### [GIVEN DATA]
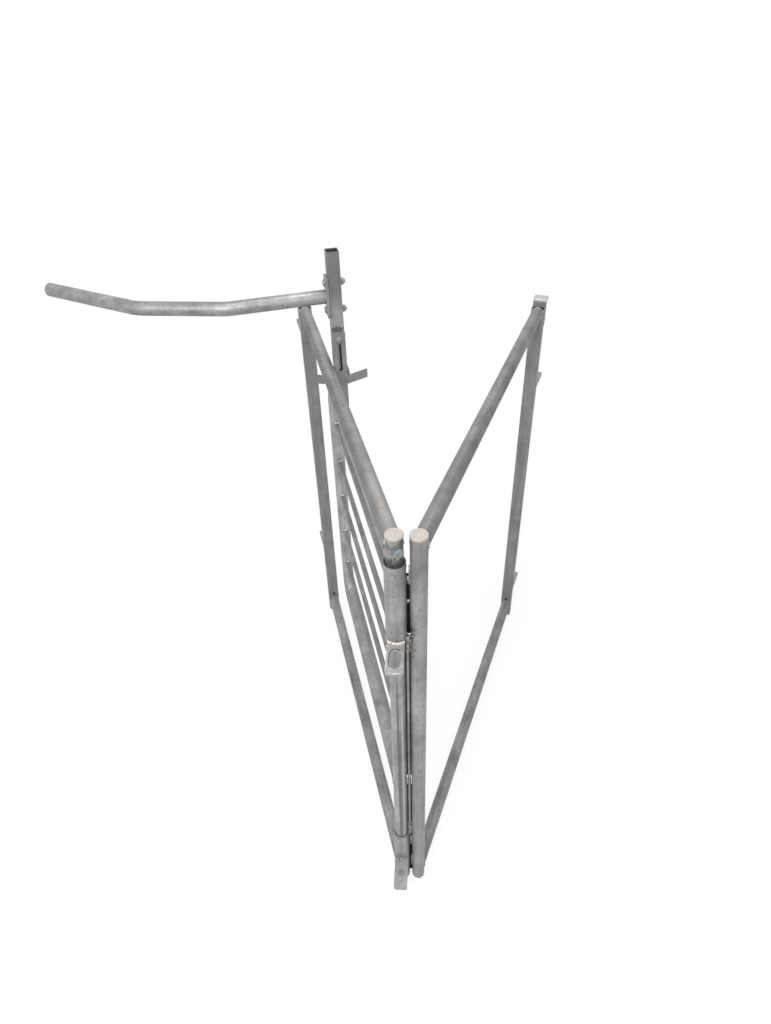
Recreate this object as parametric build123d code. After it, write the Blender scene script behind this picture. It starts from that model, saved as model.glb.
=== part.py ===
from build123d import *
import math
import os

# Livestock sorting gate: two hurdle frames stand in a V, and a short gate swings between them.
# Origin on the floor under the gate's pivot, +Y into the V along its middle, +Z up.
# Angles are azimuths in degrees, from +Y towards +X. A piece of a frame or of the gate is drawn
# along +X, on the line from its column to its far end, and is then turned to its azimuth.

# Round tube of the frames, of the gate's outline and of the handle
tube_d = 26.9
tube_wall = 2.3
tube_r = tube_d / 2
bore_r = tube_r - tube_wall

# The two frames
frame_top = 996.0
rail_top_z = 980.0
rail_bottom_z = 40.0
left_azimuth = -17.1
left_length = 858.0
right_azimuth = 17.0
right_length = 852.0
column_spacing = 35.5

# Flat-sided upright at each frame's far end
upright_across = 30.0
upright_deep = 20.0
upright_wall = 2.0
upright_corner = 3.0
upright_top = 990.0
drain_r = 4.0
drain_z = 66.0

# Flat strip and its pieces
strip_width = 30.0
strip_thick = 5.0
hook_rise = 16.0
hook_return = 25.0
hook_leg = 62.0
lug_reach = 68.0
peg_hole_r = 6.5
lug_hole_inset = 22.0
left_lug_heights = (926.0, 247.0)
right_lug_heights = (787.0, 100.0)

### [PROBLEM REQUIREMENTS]
All of the data shown above must be copied exactly.

### [RESPONSE BELOW]
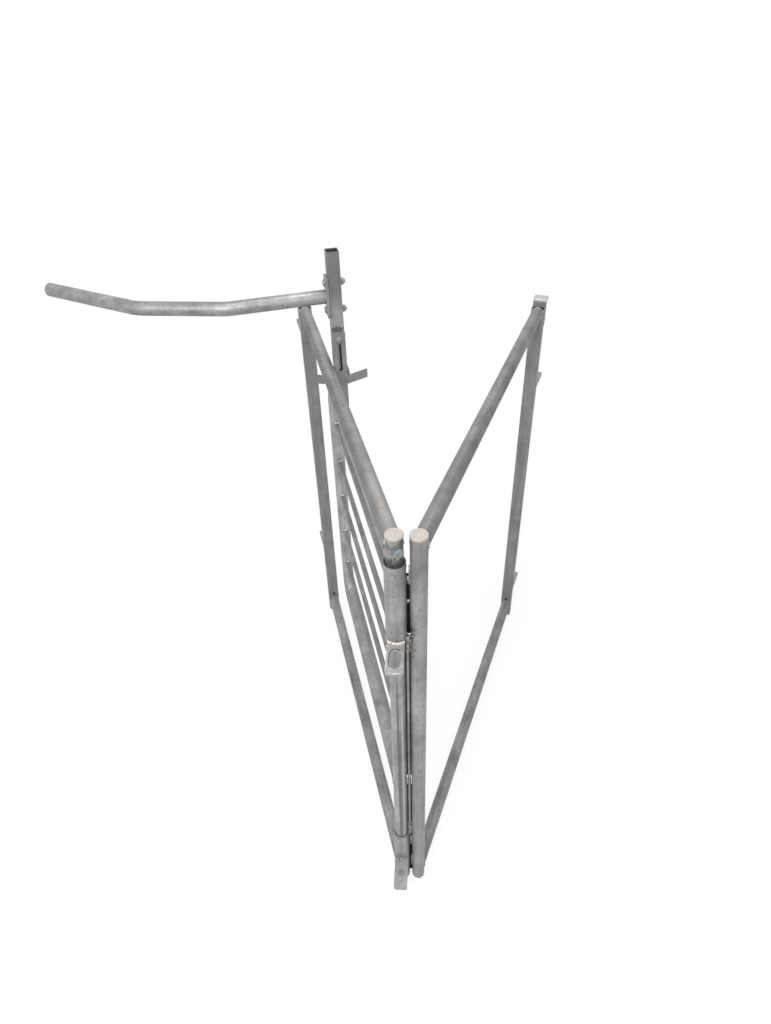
Recreate this object as parametric build123d code. After it, write the Blender scene script behind this picture. It starts from that model, saved as model.glb.
=== part.py ===
from build123d import *
import math
import os

# Livestock sorting gate: two hurdle frames stand in a V, and a short gate swings between them.
# Origin on the floor under the gate's pivot, +Y into the V along its middle, +Z up.
# Angles are azimuths in degrees, from +Y towards +X. A piece of a frame or of the gate is drawn
# along +X, on the line from its column to its far end, and is then turned to its azimuth.

# Round tube of the frames, of the gate's outline and of the handle
tube_d = 26.9
tube_wall = 2.3
tube_r = tube_d / 2
bore_r = tube_r - tube_wall

# The two frames
frame_top = 996.0
rail_top_z = 980.0
rail_bottom_z = 40.0
left_azimuth = -17.1
left_length = 858.0
right_azimuth = 17.0
right_length = 852.0
column_spacing = 35.5

# Flat-sided upright at each frame's far end
upright_across = 30.0
upright_deep = 20.0
upright_wall = 2.0
upright_corner = 3.0
upright_top = 990.0
drain_r = 4.0
drain_z = 66.0

# Flat strip and its pieces
strip_width = 30.0
strip_thick = 5.0
hook_rise = 16.0
hook_return = 25.0
hook_leg = 62.0
lug_reach = 68.0
peg_hole_r = 6.5
lug_hole_inset = 22.0
left_lug_heights = (926.0, 247.0)
right_lug_heights = (787.0, 100.0)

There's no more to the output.